>> begin Information given
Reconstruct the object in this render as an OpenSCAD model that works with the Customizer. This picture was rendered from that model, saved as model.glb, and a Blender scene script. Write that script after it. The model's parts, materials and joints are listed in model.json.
>> end Information given
>> begin Information given
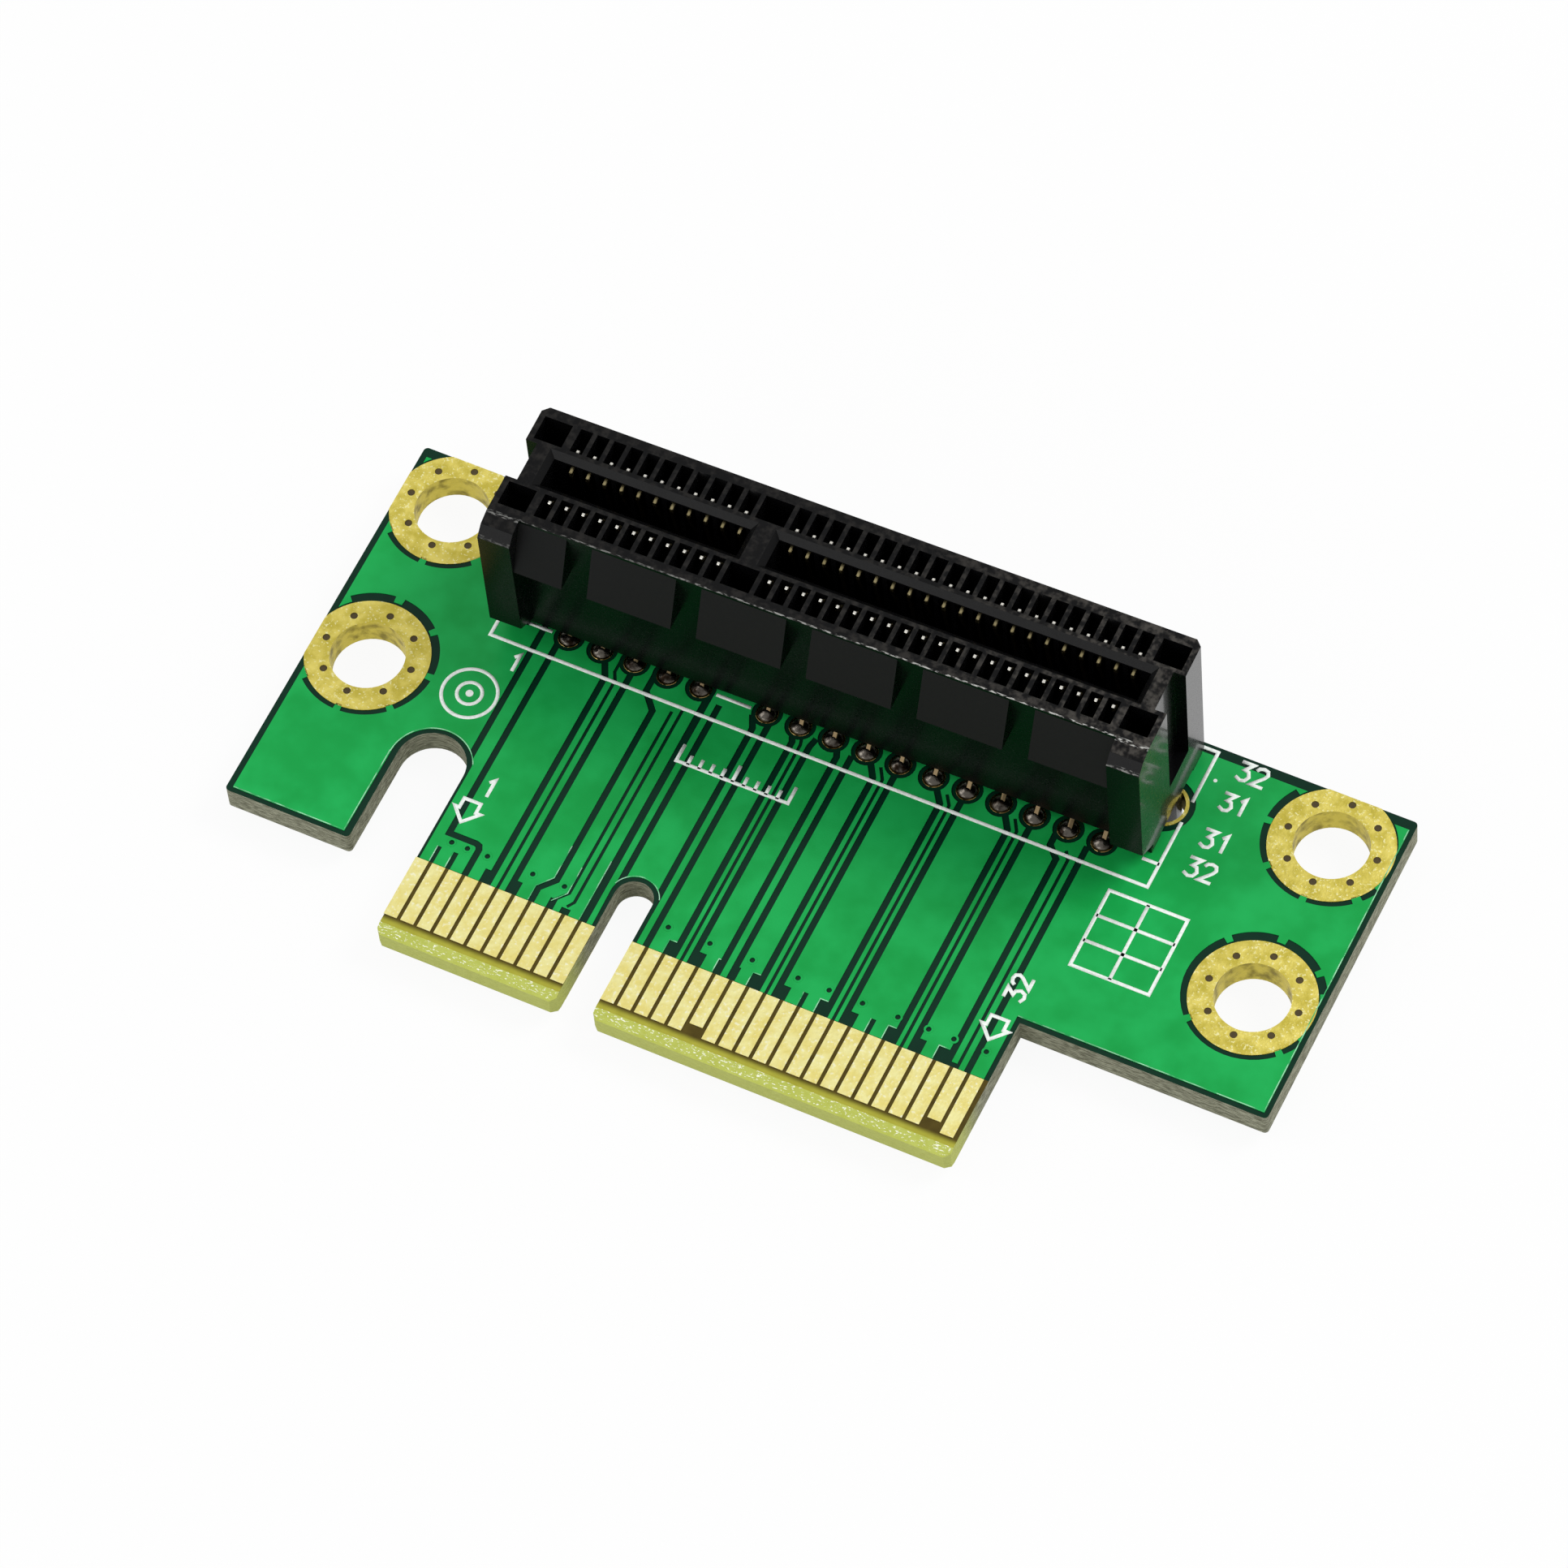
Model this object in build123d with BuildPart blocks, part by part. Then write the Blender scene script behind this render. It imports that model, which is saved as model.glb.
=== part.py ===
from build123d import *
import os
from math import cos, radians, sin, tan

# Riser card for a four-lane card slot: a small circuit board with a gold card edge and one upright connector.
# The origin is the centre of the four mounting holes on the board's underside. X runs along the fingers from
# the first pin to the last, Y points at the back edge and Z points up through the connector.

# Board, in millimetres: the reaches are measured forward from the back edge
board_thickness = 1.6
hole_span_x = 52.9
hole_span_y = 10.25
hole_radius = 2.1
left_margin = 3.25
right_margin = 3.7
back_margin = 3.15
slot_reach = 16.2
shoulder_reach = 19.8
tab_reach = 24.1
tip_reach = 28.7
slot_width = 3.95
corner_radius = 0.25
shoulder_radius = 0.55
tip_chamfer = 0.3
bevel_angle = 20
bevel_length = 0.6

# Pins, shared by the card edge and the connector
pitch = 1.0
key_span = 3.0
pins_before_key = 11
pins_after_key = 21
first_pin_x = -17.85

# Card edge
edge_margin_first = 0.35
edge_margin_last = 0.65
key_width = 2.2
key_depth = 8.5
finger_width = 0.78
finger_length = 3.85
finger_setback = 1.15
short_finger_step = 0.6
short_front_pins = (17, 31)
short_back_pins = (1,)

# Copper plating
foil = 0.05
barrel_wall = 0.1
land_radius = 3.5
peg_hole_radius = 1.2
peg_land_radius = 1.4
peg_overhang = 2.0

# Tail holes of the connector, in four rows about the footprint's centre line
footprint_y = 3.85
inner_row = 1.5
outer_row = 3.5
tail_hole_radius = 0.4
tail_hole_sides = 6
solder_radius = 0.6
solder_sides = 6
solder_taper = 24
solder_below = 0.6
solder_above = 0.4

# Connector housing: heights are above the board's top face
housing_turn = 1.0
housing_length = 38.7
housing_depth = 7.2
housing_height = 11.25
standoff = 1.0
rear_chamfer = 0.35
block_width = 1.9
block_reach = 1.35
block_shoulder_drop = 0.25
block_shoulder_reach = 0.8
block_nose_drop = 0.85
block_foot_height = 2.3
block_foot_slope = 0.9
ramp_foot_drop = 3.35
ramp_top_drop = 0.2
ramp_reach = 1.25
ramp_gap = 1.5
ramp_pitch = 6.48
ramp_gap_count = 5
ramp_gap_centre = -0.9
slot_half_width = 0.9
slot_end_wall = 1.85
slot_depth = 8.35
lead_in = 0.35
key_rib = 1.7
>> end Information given
Short problem> Above are the lines; repeat exactly the ones from the line containing "Model this object" down to the line containing "from math import cos, radians, sin, tan", both inclusive.

Output of the task>
Model this object in build123d with BuildPart blocks, part by part. Then write the Blender scene script behind this render. It imports that model, which is saved as model.glb.
=== part.py ===
from build123d import *
import os
from math import cos, radians, sin, tan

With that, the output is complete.